- Short problem: Your task is to extract every line from the material below exactly.

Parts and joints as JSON
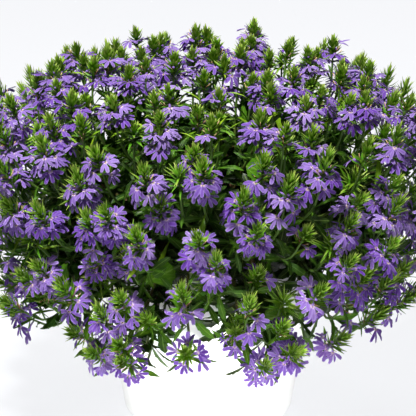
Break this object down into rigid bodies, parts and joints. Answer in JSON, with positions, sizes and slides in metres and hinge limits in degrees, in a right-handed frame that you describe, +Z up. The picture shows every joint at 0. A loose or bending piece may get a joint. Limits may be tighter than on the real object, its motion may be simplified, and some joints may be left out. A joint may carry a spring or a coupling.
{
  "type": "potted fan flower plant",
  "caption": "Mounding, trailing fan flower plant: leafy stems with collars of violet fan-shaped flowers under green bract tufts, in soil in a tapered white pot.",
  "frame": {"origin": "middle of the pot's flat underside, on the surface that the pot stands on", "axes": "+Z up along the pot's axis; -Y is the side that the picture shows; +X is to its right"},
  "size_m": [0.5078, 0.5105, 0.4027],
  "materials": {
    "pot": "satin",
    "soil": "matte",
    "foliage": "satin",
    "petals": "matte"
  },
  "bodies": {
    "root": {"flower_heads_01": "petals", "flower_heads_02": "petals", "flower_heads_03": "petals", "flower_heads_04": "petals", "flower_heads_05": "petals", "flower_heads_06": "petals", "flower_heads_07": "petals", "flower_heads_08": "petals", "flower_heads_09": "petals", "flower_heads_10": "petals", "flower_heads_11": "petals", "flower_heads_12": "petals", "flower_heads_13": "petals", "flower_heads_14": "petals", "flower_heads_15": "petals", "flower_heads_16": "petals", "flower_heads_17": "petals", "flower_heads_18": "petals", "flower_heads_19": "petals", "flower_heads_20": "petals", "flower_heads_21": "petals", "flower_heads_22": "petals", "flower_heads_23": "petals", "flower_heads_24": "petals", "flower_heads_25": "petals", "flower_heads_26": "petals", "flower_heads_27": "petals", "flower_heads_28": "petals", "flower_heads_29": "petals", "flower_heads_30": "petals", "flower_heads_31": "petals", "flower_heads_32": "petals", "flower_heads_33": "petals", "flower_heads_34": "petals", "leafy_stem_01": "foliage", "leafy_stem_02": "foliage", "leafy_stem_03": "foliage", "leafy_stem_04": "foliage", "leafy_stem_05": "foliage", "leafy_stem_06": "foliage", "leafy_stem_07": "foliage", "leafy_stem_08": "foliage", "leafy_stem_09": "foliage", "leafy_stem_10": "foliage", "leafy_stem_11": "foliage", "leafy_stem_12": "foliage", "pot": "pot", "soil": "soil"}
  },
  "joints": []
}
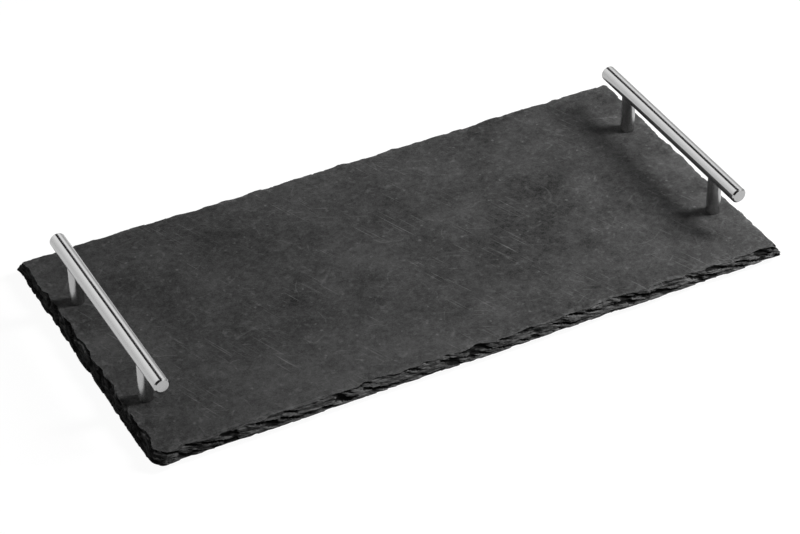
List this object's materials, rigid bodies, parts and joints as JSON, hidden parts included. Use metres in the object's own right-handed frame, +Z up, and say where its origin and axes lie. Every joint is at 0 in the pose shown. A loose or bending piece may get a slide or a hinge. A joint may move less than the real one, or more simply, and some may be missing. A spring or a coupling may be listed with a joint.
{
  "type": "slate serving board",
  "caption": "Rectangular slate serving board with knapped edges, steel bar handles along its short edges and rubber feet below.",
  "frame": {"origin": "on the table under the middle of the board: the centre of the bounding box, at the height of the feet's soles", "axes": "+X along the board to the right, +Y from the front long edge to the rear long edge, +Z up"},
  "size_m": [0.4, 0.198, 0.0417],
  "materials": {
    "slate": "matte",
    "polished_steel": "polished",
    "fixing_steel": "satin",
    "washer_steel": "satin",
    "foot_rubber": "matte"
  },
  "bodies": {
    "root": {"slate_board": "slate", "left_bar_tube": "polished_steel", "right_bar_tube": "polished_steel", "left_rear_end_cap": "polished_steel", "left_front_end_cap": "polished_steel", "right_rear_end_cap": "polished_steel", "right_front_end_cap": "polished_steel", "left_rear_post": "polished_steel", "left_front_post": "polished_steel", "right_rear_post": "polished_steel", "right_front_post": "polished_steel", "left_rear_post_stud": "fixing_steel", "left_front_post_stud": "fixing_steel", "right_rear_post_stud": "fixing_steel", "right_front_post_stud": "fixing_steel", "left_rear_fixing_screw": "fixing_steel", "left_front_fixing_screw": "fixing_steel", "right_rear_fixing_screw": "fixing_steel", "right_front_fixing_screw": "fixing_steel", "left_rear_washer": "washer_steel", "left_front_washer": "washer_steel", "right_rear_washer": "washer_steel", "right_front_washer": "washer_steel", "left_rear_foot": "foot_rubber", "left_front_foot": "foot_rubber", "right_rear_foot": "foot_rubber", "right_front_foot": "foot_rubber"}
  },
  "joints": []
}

- Solution for this problem:
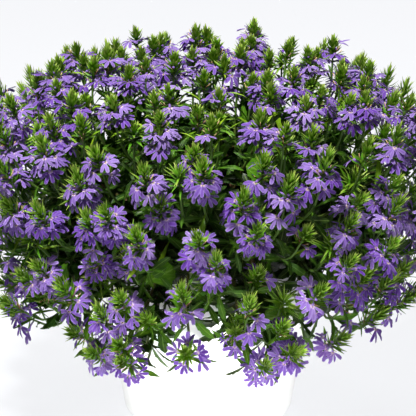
Break this object down into rigid bodies, parts and joints. Answer in JSON, with positions, sizes and slides in metres and hinge limits in degrees, in a right-handed frame that you describe, +Z up. The picture shows every joint at 0. A loose or bending piece may get a joint. Limits may be tighter than on the real object, its motion may be simplified, and some joints may be left out. A joint may carry a spring or a coupling.
{
  "type": "potted fan flower plant",
  "caption": "Mounding, trailing fan flower plant: leafy stems with collars of violet fan-shaped flowers under green bract tufts, in soil in a tapered white pot.",
  "frame": {"origin": "middle of the pot's flat underside, on the surface that the pot stands on", "axes": "+Z up along the pot's axis; -Y is the side that the picture shows; +X is to its right"},
  "size_m": [0.5078, 0.5105, 0.4027],
  "materials": {
    "pot": "satin",
    "soil": "matte",
    "foliage": "satin",
    "petals": "matte"
  },
  "bodies": {
    "root": {"flower_heads_01": "petals", "flower_heads_02": "petals", "flower_heads_03": "petals", "flower_heads_04": "petals", "flower_heads_05": "petals", "flower_heads_06": "petals", "flower_heads_07": "petals", "flower_heads_08": "petals", "flower_heads_09": "petals", "flower_heads_10": "petals", "flower_heads_11": "petals", "flower_heads_12": "petals", "flower_heads_13": "petals", "flower_heads_14": "petals", "flower_heads_15": "petals", "flower_heads_16": "petals", "flower_heads_17": "petals", "flower_heads_18": "petals", "flower_heads_19": "petals", "flower_heads_20": "petals", "flower_heads_21": "petals", "flower_heads_22": "petals", "flower_heads_23": "petals", "flower_heads_24": "petals", "flower_heads_25": "petals", "flower_heads_26": "petals", "flower_heads_27": "petals", "flower_heads_28": "petals", "flower_heads_29": "petals", "flower_heads_30": "petals", "flower_heads_31": "petals", "flower_heads_32": "petals", "flower_heads_33": "petals", "flower_heads_34": "petals", "leafy_stem_01": "foliage", "leafy_stem_02": "foliage", "leafy_stem_03": "foliage", "leafy_stem_04": "foliage", "leafy_stem_05": "foliage", "leafy_stem_06": "foliage", "leafy_stem_07": "foliage", "leafy_stem_08": "foliage", "leafy_stem_09": "foliage", "leafy_stem_10": "foliage", "leafy_stem_11": "foliage", "leafy_stem_12": "foliage", "pot": "pot", "soil": "soil"}
  },
  "joints": []
}
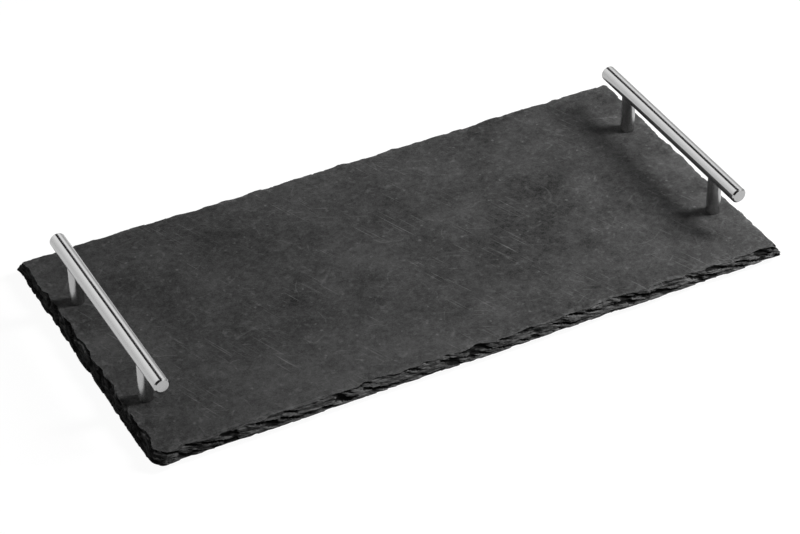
List this object's materials, rigid bodies, parts and joints as JSON, hidden parts included. Use metres in the object's own right-handed frame, +Z up, and say where its origin and axes lie. Every joint is at 0 in the pose shown. A loose or bending piece may get a slide or a hinge. A joint may move less than the real one, or more simply, and some may be missing. A spring or a coupling may be listed with a joint.
{
  "type": "slate serving board",
  "caption": "Rectangular slate serving board with knapped edges, steel bar handles along its short edges and rubber feet below.",
  "frame": {"origin": "on the table under the middle of the board: the centre of the bounding box, at the height of the feet's soles", "axes": "+X along the board to the right, +Y from the front long edge to the rear long edge, +Z up"},
  "size_m": [0.4, 0.198, 0.0417],
  "materials": {
    "slate": "matte",
    "polished_steel": "polished",
    "fixing_steel": "satin",
    "washer_steel": "satin",
    "foot_rubber": "matte"
  },
  "bodies": {
    "root": {"slate_board": "slate", "left_bar_tube": "polished_steel", "right_bar_tube": "polished_steel", "left_rear_end_cap": "polished_steel", "left_front_end_cap": "polished_steel", "right_rear_end_cap": "polished_steel", "right_front_end_cap": "polished_steel", "left_rear_post": "polished_steel", "left_front_post": "polished_steel", "right_rear_post": "polished_steel", "right_front_post": "polished_steel", "left_rear_post_stud": "fixing_steel", "left_front_post_stud": "fixing_steel", "right_rear_post_stud": "fixing_steel", "right_front_post_stud": "fixing_steel", "left_rear_fixing_screw": "fixing_steel", "left_front_fixing_screw": "fixing_steel", "right_rear_fixing_screw": "fixing_steel", "right_front_fixing_screw": "fixing_steel", "left_rear_washer": "washer_steel", "left_front_washer": "washer_steel", "right_rear_washer": "washer_steel", "right_front_washer": "washer_steel", "left_rear_foot": "foot_rubber", "left_front_foot": "foot_rubber", "right_rear_foot": "foot_rubber", "right_front_foot": "foot_rubber"}
  },
  "joints": []
}